She had the brains, the physical talent, the perfect name, and, fortunately for NASA, a weak forehand. Otherwise, we may well be remembering Sally Ride today as a professional women’s tennis player, not the first American woman in space.
She was that good — nationally ranked in the juniors at Westlake School for Girls, now Harvard-Westlake, and praised by no less than tennis great Billie Jean King as having the potential to go pro one day, Sally’s dream.
But that weak forehand never got good enough to play pro, so Sally Ride went for career door number two and became an astronaut.
She took her PhD in physics from Stanford University, and went knocking on NASA’s door in 1978 to apply for the astronaut training program. Her competition was stiff — 1,000 other smart, adventurous, talented candidates. NASA chose Sally.

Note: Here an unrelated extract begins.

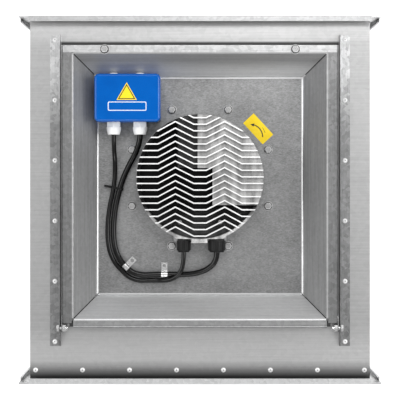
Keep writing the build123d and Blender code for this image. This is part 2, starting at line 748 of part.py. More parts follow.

On June 18, 1983, the 31-year-old, Encino-born daughter of a college professor and a volunteer counselor at a women’s correctional facility climbed aboard the Space Shuttle Challenger with four male astronauts. Her job was to deploy satellites in outer space using the shuttle’s robotic arms.
In homes all across the country, mothers and daughters watched the blastoff on TV and cheered. “Ride Sally Ride,” they chanted — showing all the doubters that women belong in space, too.
The Challenger came back to earth a week later, and when she stepped off the shuttle at Edwards Air Force Case in Palmdale, America had a new sweetheart to embrace. The sky wasn’t the limit, not for Sally Ride.
It turned out, though, it would be. She was a shy, private person who never really capitalized on her notoriety. NASA didn’t want that. There was no “I” in astronaut, it was a team effort, and Sally was a team player.
She left NASA soon after the fatal Challenger accident in 1986 and became director of the California Space Institute at the University of California at San Diego before starting her own Sally Ride Science program in 2001 to help inspire girls and young women to pursue their interests in science and math.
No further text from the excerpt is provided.